• [DESCRIPTION OF THE TASK] Begin with the line that contains "for name, make" and end with the line that contains "cad_parts[node].hide_render = cad_parts[node].hide_viewport": copy that span of lines exactly, and nothing outside it.

[Start]

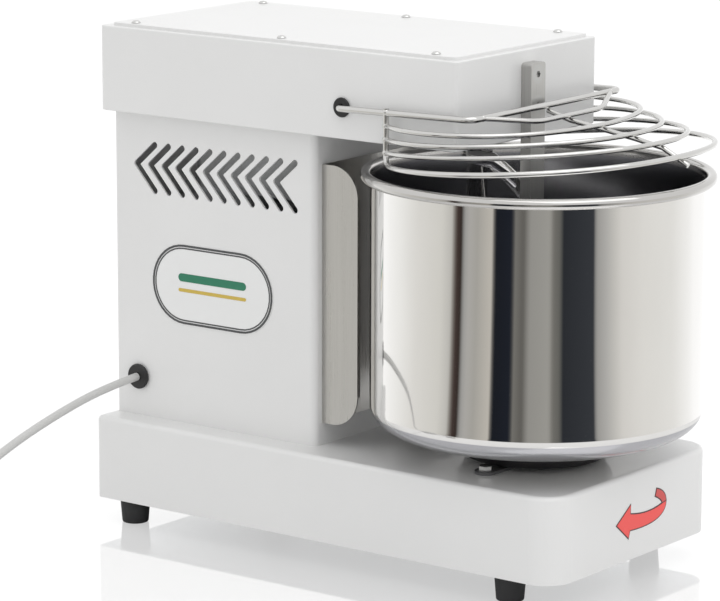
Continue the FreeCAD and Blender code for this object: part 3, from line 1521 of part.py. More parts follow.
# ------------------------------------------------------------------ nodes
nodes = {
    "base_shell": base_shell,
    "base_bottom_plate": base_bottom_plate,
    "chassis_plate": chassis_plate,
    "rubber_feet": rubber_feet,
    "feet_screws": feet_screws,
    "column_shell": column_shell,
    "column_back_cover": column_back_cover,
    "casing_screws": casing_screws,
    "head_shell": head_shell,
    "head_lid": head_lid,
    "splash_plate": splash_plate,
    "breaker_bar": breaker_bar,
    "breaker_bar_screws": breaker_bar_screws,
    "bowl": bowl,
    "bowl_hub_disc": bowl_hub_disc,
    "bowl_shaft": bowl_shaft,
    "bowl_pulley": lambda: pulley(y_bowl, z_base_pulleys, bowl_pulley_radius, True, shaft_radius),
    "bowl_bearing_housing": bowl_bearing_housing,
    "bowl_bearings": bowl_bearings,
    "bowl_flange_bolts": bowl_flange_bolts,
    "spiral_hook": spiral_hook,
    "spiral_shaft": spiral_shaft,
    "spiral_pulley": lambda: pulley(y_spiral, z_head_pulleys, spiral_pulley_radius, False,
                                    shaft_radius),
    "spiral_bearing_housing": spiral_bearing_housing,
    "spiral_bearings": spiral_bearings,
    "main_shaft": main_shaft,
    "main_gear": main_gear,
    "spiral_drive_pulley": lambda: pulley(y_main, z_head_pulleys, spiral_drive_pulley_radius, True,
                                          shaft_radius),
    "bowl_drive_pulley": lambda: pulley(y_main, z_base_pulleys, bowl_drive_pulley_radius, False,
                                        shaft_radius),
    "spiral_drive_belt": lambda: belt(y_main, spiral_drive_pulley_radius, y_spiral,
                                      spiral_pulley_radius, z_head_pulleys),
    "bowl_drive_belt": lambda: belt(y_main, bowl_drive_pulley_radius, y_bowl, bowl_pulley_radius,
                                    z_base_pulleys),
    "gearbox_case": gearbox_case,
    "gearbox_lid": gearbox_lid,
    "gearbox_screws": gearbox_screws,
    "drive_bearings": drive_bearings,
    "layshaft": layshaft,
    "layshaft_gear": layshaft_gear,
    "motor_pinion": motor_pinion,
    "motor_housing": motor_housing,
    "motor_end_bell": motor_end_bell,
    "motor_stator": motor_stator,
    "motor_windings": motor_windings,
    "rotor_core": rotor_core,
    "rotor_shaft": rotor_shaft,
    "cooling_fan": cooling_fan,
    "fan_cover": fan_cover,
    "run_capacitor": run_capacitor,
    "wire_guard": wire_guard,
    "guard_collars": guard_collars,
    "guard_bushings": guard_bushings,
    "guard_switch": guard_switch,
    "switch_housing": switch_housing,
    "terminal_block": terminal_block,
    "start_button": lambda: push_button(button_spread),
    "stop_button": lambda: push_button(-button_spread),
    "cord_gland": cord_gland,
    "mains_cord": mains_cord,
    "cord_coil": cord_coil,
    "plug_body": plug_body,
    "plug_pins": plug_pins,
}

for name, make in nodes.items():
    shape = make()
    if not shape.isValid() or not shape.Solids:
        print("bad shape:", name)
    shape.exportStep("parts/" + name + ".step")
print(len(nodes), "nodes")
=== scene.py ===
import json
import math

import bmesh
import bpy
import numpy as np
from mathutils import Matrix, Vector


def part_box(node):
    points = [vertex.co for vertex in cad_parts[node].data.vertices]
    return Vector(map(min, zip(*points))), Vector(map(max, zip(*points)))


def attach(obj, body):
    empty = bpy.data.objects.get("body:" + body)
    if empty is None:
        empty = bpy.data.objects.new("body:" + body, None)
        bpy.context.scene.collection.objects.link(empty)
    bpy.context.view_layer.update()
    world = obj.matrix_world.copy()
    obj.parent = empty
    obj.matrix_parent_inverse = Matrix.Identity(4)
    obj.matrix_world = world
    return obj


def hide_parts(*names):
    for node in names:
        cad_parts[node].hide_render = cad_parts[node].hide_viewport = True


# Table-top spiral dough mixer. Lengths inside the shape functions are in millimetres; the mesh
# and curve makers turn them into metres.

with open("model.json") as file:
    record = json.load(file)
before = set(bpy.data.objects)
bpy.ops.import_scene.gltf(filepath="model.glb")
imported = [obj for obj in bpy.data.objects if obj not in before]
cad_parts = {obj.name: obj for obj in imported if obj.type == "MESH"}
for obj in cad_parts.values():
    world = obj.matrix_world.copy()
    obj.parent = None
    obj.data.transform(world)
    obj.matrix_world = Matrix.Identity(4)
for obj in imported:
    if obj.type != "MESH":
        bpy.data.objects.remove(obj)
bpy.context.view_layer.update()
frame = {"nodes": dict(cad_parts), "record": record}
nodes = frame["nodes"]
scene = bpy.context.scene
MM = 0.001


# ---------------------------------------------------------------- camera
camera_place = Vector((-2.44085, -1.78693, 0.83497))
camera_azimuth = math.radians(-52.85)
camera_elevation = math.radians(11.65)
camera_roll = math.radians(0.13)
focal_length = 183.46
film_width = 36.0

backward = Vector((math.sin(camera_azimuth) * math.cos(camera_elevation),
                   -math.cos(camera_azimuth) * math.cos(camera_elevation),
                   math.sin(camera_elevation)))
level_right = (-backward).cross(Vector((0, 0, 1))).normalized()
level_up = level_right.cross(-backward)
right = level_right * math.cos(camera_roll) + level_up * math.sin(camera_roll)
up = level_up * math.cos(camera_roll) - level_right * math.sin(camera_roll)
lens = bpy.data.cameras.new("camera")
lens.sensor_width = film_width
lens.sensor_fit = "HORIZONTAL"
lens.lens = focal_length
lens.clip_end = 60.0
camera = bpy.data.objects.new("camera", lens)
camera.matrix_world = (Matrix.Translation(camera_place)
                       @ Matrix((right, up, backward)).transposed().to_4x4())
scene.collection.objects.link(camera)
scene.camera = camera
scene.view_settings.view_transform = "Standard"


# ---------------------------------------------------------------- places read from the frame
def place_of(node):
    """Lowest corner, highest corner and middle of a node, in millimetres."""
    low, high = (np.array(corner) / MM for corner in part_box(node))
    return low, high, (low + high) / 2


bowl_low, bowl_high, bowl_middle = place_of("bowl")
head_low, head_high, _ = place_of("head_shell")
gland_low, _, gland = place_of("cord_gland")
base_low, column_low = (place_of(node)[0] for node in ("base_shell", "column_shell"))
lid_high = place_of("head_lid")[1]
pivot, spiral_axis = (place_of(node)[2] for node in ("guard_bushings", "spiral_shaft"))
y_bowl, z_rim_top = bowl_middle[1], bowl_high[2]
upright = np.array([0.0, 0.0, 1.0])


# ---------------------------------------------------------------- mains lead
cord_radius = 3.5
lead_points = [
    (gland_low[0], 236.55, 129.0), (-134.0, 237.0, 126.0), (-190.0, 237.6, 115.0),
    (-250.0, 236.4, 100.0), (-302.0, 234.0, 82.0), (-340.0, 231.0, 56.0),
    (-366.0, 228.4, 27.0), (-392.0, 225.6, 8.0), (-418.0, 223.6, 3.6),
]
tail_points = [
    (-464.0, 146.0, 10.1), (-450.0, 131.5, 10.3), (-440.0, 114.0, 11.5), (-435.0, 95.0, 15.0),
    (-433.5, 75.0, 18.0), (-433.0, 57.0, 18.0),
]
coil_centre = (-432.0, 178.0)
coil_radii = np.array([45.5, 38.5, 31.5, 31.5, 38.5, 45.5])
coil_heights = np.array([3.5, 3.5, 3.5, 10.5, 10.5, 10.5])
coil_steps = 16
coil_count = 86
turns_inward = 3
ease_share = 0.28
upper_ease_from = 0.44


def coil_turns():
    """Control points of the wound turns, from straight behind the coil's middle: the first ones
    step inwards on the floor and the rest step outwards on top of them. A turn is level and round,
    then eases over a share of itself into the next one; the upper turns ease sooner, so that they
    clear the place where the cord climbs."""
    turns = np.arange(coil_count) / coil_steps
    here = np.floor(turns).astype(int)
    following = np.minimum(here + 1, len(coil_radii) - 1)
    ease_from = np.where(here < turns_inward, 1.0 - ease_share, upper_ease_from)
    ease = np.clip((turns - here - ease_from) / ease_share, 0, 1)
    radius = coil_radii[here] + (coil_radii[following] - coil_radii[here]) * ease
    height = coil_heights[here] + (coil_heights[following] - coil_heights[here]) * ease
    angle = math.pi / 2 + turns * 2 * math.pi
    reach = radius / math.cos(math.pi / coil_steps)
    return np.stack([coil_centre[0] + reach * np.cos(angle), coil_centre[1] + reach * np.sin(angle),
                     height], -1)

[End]

• [CORRECT ANSWER]
for name, make in nodes.items():
    shape = make()
    if not shape.isValid() or not shape.Solids:
        print("bad shape:", name)
    shape.exportStep("parts/" + name + ".step")
print(len(nodes), "nodes")
=== scene.py ===
import json
import math

import bmesh
import bpy
import numpy as np
from mathutils import Matrix, Vector


def part_box(node):
    points = [vertex.co for vertex in cad_parts[node].data.vertices]
    return Vector(map(min, zip(*points))), Vector(map(max, zip(*points)))


def attach(obj, body):
    empty = bpy.data.objects.get("body:" + body)
    if empty is None:
        empty = bpy.data.objects.new("body:" + body, None)
        bpy.context.scene.collection.objects.link(empty)
    bpy.context.view_layer.update()
    world = obj.matrix_world.copy()
    obj.parent = empty
    obj.matrix_parent_inverse = Matrix.Identity(4)
    obj.matrix_world = world
    return obj


def hide_parts(*names):
    for node in names:
        cad_parts[node].hide_render = cad_parts[node].hide_viewport = True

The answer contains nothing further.